Tuesday, November 18, 2003

The Big News: My first (long) post on this got lost when the server burped. Massachusetts SJC rules in favor of gay marriage. Amen.

From the opinion:

The Massachusetts Constitution affirms the dignity and equality of all individuals. It forbids the creation of second-class citizens. In reaching our conclusion we have given full deference to the arguments made by the Commonwealth. But it has failed to identify any constitutionally adequate reason for denying civil marriage to same-sex couples . . .

It is undoubtedly for these concrete reasons, as well as for its intimately personal significance, that civil marriage has long been termed a "civil right" . . . Without the right to marry -- or more properly, the right to choose to marry -- one is excluded from the full range of human experience and denied full protection of the laws for one's "avowed commitment to an intimate and lasting human relationship" . . .

The department argues that no fundamental right or "suspect" class is at issue here, and rational basis is the appropriate standard of review. For the reasons we explain below, we conclude that the marriage ban does not meet the rational basis test for either due process or equal protection. Because the statute does not survive rational basis review, we do not consider the plaintiffs' arguments that this case merits strict judicial,scrutiny . . .

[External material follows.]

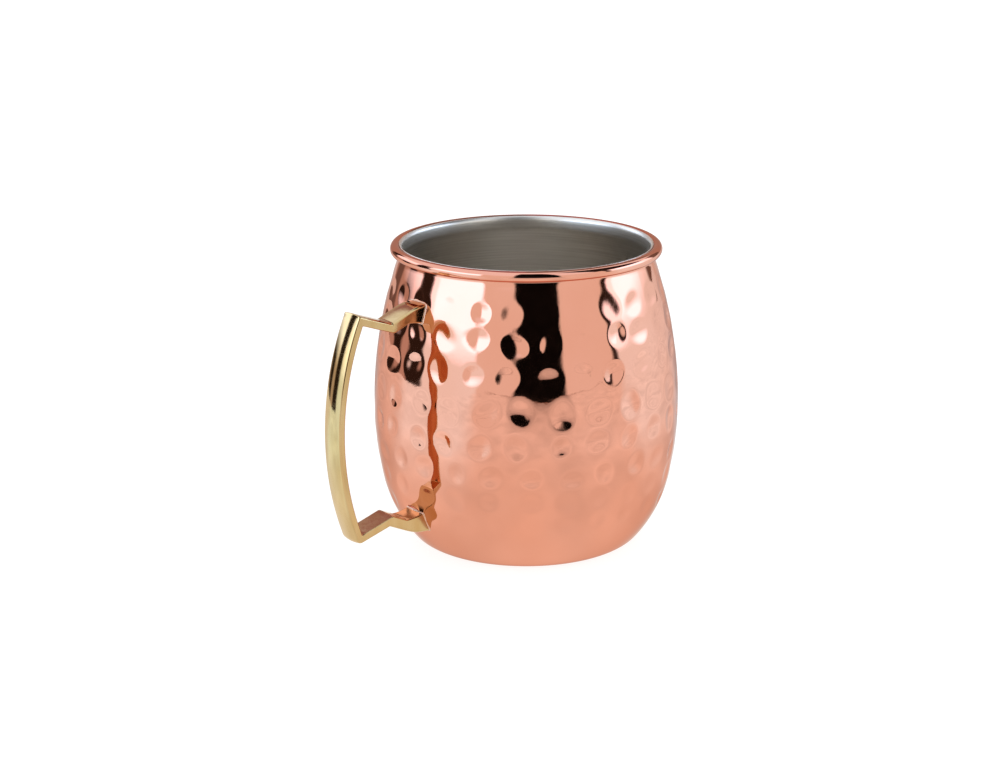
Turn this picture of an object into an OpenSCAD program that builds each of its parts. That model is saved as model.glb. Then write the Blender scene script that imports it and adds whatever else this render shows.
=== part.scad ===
// Barrel-shaped drinking mug: a copper cup with a steel cup nested inside it,
// and a one-piece brass handle brazed to the wall at both of its feet.
// Origin: centre of the standing ring, on the table. +Z up. The handle points along -X.

/* [Mug] */
// Overall height, table to the top of the rim
mug_h = 94; // [88:1:100]
// Outside diameter at the belly
belly_d = 95; // [90:1:100]
// Height of the belly above the table
belly_z = 42.5; // [40.5:0.5:44.5]
// Height of the nearly straight band round the belly
belly_band = 1; // [0.5:0.5:3]

/* [Wall outline] */
// Radius of the long arc from the belly up to the neck
upper_r = 136; // [130:1:145]
// Radius of the arc just under the belly
lower_r = 100; // [90:1:110]
// Angle that the arc under the belly turns through, in degrees
lower_turn = 12.7; // [11:0.1:14]
// Radius of the hip, where the wall turns in
hip_r = 42; // [40:1:44]
// Radius of the bottom corner
corner_r = 7; // [6:0.5:8]

/* [Sheet metal] */
// Thickness of the copper sheet
copper_t = 0.7; // [0.5:0.1:0.8]
// Thickness of the steel liner
liner_t = 0.4; // [0.3:0.1:0.5]

/* [Rim] */
// Outside diameter of the copper over its rolled bead
rim_d = 83.5; // [80:0.5:86]
// Diameter of the rolled bead itself
bead_d = 3.3; // [2.8:0.1:3.6]
// Radius of the hollow curve that leads from the wall into the bead
neck_r = 2; // [1:0.5:6]
// Degrees round the bead at which the steel stops short of the crest
lip_stop = 45; // [40:1:60]

/* [Base] */
// Diameter of the raised panel, where it leaves the standing ring
panel_d = 56; // [50:1:58]
// Height of the panel above the table
panel_rise = 1.2; // [0.8:0.1:1.6]
// Slope of the step round the panel, in degrees
panel_slope = 40; // [30:1:60]

/* [Handle] */
// Distance from the mug's axis to the outside of the grip
reach = 74.4; // [70:0.1:78]
// Height of the middle of the handle above the table
handle_z = 46.4; // [45:0.1:48]
// Width of the strap
strap_w = 7.8; // [7:0.1:9]
// Thickness of the grip in its middle
grip_t = 2.6; // [2.2:0.1:3.2]
// How far the crown of the grip stands above its edges
crown = 0.6; // [0.4:0.1:0.8]
// Overall height of the grip
grip_h = 70.5; // [64:0.1:74]
// How far the grip bows out between its ends
grip_bow = 7.5; // [6:0.1:9]
// Thickness of the outer length of each arm
arm_t = 2.8; // [2.4:0.1:3.4]
// Slope of the outer length of each arm, in degrees
arm_slope = 18.1; // [14:0.1:24]
// Distance from the mug's axis to the kink in each arm
kink_x = 55.3; // [53:0.1:57]
// How much nearer to the mug the kink is on the arm's inner edge
kink_shift = 1.2; // [0:0.1:2]
// Slope of the inner length of each arm, in degrees
leg_slope = 23.5; // [20:0.5:30]
// Distance from the mug's axis at which each foot starts to spread
foot_x = 49; // [47:0.5:50]
// Width of each foot where it meets the wall
foot_w = 8.4; // [8:0.1:12]
// Height of each foot where it meets the wall
foot_h = 6.8; // [5:0.1:8]
// Height of the foot's level top over the point where the leg's slope would end
foot_rise = 1.5; // [0.5:0.1:3]
// Lean of the whole handle, its lower end outwards, in degrees
lean = 1.8; // [0:0.1:2.5]

/* [Brazing] */
// Thickness of the filler metal between foot and wall
braze_gap = 0.15; // [0.1:0.05:0.3]
// How far the filler metal stands off the wall round each foot
braze_t = 0.4; // [0.3:0.1:0.8]
// How far the filler metal shows round each foot
braze_w = 0.5; // [0.4:0.1:1]

/* [Hidden] */
$fn = 180;

belly_r = belly_d / 2;
bead_r = bead_d / 2;
bead_x = rim_d / 2 - bead_r;
bead_z = mug_h - bead_r;

// How far each arc stands proud of the next one at their joint, so that they cross cleanly
lap = 0.01;
// Room for cutting shapes, larger than the mug
far = 120;

// Centres of the outline's arcs. Each arc runs on smoothly from the one before it.
upper_c = [belly_r - upper_r, belly_z + belly_band / 2];
lower_c = [belly_r - lower_r, belly_z - belly_band / 2];
hip_c = lower_c + (lower_r - hip_r) * [cos(lower_turn), -sin(lower_turn)];
hip_turn = asin((hip_c[1] - corner_r) / (hip_r - corner_r));
corner_c = [hip_c[0] + (hip_r - corner_r) * cos(hip_turn), corner_r];
wall_x = bead_x - bead_r + copper_t;
neck_x = wall_x + neck_r;
neck_turn = acos((neck_x - upper_c[0]) / (upper_r + neck_r));
neck_z = upper_c[1] + (upper_r + neck_r) * sin(neck_turn);

// The grip's arc, taken along the outside of its crown
grip_r = (grip_h * grip_h / 4 + grip_bow * grip_bow) / (2 * grip_bow);
grip_c = reach - grip_r;
grip_turn = asin(grip_h / 2 / grip_r);
crown_r = (strap_w * strap_w / 4 + crown * crown) / (2 * crown);

// Side view of the upper arm, measured from the handle's middle. Its outer edge runs from the
// tip of the grip down to the kink, then up to the level top of the foot.
tip = [reach - grip_bow, grip_h / 2];
kink = [kink_x, tip[1] - (tip[0] - kink_x) * tan(arm_slope)];
kink_in = kink - [kink_shift, arm_t / cos(arm_slope) + kink_shift * tan(arm_slope)];
foot_top = kink[1] + (kink_x - foot_x) * tan(leg_slope) + foot_rise;
foot_low = foot_top - foot_h;
leg_top = [kink_x - (foot_top - kink[1]) / tan(leg_slope), foot_top];
foot_in = 39;
// How far inside the grip each arm ends, short of the tip
arm_inset = 1;
leg_low = kink_in + (kink_in[0] - foot_x) * [-1, tan(leg_slope)];

// One arc of the outline with the space between it and the axis, from height z0 to height z1.
module band(c, r, z0, z1) {
    intersection() {
        union() {
            translate(c) circle(r);
            if (c[0] > 0) translate([0, c[1] - r]) square([c[0], 2 * r]);
        }
        translate([0, z0]) square([far, z1 - z0]);
    }
}

// Half of the mug's section up to height top, moved inwards by depth from the outside of the copper.
module outline(depth, top = bead_z) {
    upper = upper_r - depth;
    lower = lower_r - depth;
    hip = hip_r + lap - depth;
    corner = corner_r + 2 * lap - depth;
    hip_top = lower_c[1] - lower * sin(lower_turn);
    corner_top = hip_c[1] - hip * sin(hip_turn);
    difference() {
        union() {
            band(upper_c, upper, lower_c[1], upper_c[1] + upper * sin(neck_turn) + 1);
            band(lower_c, lower, hip_top, upper_c[1]);
            band(hip_c, hip, corner_top, hip_top + 2);
            band(corner_c, corner, depth, corner_top + 1);
            neck(depth, top);
        }
        panel(depth);
    }
}

// The neck: a hollow arc that leads from the wall up into the straight start of the bead.
module neck(depth, top) {
    r = neck_r + depth + lap;
    z0 = neck_z - r * sin(neck_turn);
    difference() {
        union() {
            translate([0, z0]) square([neck_x, neck_z - z0]);
            translate([0, neck_z - 1]) square([wall_x - depth, far]);
        }
        translate([neck_x, neck_z]) circle(r);
        translate([0, top]) square(2 * far);
    }
}

// The raised panel in the base, which leaves the standing ring round it.
module panel(depth) {
    edge = panel_d / 2 + depth * tan(panel_slope / 2);
    polygon([
        [0, depth - 1],
        [edge, depth - 1],
        [edge, depth],
        [edge - panel_rise / tan(panel_slope), depth + panel_rise],
        [0, depth + panel_rise]
    ]);
}

// A ring of sheet rolled round the bead's centre, from angle a0 to angle a1.
module curl(inner_r, outer_r, a0, a1) {
    steps = 6;
    fan = [for (i = [0:steps]) let (a = a0 + (a1 - a0) * i / steps) 2 * outer_r * [cos(a), sin(a)]];
    translate([bead_x, bead_z]) intersection() {
        difference() {
            circle(outer_r);
            circle(inner_r);
        }
        polygon(concat([[0, 0]], fan));
    }
}

module copper_shell() {
    color("#d98e6b") rotate_extrude() {
        difference() {
            outline(0);
            outline(copper_t, far);
        }
        curl(bead_r - copper_t, bead_r, -75, 180);
    }
}

module steel_liner() {
    color("#8f8b84") rotate_extrude() {
        difference() {
            outline(copper_t);
            outline(copper_t + liner_t, far);
        }
        curl(bead_r, bead_r + liner_t, 90 + lip_stop, 180);
    }
}

// Side view of the upper arm with its foot, pointing along +X from the mug's axis. Its outer side
// is drawn higher than it ends up.
module arm() {
    end = tip - arm_inset * [1, tan(arm_slope)];
    polygon([
        end + [0, 1],
        kink + [0, 1],
        leg_top + [0, 1],
        [foot_in, foot_top + 1],
        [foot_in, leg_low[1]],
        leg_low,
        kink_in,
        end - [0, arm_t / cos(arm_slope)]
    ]);
    spread = leg_low[1] - foot_low;
    run = foot_x - (upper_c[0] + upper_r * cos(asin((handle_z + foot_top - upper_c[1]) / upper_r)));
    r = (run * run + spread * spread) / (2 * spread);
    difference() {
        translate([foot_in, foot_low]) square([foot_x - foot_in, spread + 0.5]);
        translate([foot_x, leg_low[1] - r]) circle(r);
    }
}

// Side view of everything between the outer edges of the two arms.
module outer_edges() {
    edge = tip + 20 * [1, tan(arm_slope)];
    upper = [[foot_in, foot_top], leg_top, kink, edge];
    lower = [for (i = [3:-1:0]) [upper[i][0], -upper[i][1]]];
    polygon(concat(upper, lower));
}

// Plan view of the arms: a strap a hair narrower than the grip, and the foot that spreads to meet
// the wall.
module plan() {
    half = (strap_w - lap) / 2;
    spread = foot_w / 2 - half;
    run = foot_x - foot_in;
    r = (run * run + spread * spread) / (2 * spread);
    translate([foot_in, -half]) square([far, 2 * half]);
    difference() {
        translate([foot_in, -foot_w / 2]) square([foot_x - foot_in, foot_w]);
        translate([foot_x, half + r]) circle(r);
        translate([foot_x, -half - r]) circle(r);
    }
}

// The grip: a crowned strap bent to an arc.
module grip() {
    turn = grip_turn + 5;
    translate([grip_c, 0]) rotate([90, 0, 0]) rotate([0, 0, -turn])
        rotate_extrude(angle = 2 * turn) intersection() {
            translate([grip_r - grip_t, -strap_w / 2]) square([grip_t, strap_w]);
            translate([grip_r - crown_r, 0]) circle(crown_r);
        }
}

// The whole handle before its feet are shaped to the wall, pointing along +X.
module handle_blank() {
    intersection() {
        union() {
            grip();
            intersection() {
                rotate([90, 0, 0]) linear_extrude(foot_w, center = true) {
                    arm();
                    mirror([0, 1]) arm();
                }
                translate([0, 0, -far / 2]) linear_extrude(far) plan();
            }
        }
        rotate([90, 0, 0]) linear_extrude(2 * strap_w, center = true) outer_edges();
    }
}

// The mug's outer surface as a solid, grown outwards by d.
module barrel(d) {
    rotate_extrude() outline(-d);
}

module handle() {
    color("#cfae6b") difference() {
        translate([-foot_x, 0, handle_z])
            rotate([0, -lean, 180]) translate([-foot_x, 0, 0]) handle_blank();
        barrel(braze_gap);
    }
}

// Filler metal under one foot and round it. side is 1 for the upper foot, -1 for the lower.
module braze(side) {
    w = foot_w + 2 * braze_w;
    h = foot_h + 2 * braze_w;
    middle = handle_z + side * (foot_top - foot_h / 2);
    difference() {
        intersection() {
            barrel(braze_t);
            translate([-foot_x, -w / 2, middle - h / 2]) cube([foot_x, w, h]);
        }
        barrel(0);
        handle();
    }
}

module upper_braze() {
    color("#e6d3a3") braze(1);
}

module lower_braze() {
    color("#e6d3a3") braze(-1);
}

copper_shell();
steel_liner();
handle();
upper_braze();
lower_braze();
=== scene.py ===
import math
import random

import bpy
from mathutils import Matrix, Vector, noise


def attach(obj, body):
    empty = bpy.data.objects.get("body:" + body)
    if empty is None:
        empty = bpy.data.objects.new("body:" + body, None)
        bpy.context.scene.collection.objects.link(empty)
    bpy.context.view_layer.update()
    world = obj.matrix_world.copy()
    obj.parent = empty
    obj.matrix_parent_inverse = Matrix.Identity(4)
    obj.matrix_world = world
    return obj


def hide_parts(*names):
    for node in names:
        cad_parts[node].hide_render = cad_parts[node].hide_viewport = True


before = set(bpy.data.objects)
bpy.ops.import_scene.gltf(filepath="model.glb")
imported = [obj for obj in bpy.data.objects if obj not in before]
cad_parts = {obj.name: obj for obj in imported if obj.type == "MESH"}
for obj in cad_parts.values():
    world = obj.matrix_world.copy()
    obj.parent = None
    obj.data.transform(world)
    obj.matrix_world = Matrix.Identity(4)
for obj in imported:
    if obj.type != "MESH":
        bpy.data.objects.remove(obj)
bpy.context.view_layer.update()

MM = 0.001

# ---------------------------------------------------------------- sizes of the part, mm
MUG_H = 94.0
BELLY_R = 47.5
UPPER_Z, LOWER_Z = 43.0, 42.0
UPPER_R, LOWER_R, HIP_R, CORNER_R = 136.0, 100.0, 42.0, 7.0
LOWER_TURN = math.radians(12.7)
COPPER_T, LINER_T = 0.7, 0.4
BEAD_R = 1.65
BEAD_X = 83.5 / 2 - BEAD_R
BEAD_Z = MUG_H - BEAD_R
LIP_STOP = math.radians(45)
NECK_R = 2.0
PANEL_R, PANEL_RISE, PANEL_SLOPE = 28.0, 1.2, math.radians(40)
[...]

The "marriage is procreation" argument singles out the one unbridgeable difference between same-sex and opposite-sex couples, and transforms that difference into the essence of legal marriage. Like "Amendment 2" to the Constitution of Colorado, which effectively denied homosexual persons equality under the law and full access to the political process, the marriage restriction impermissibly "identifies persons by a single trait and then denies them protection across the board."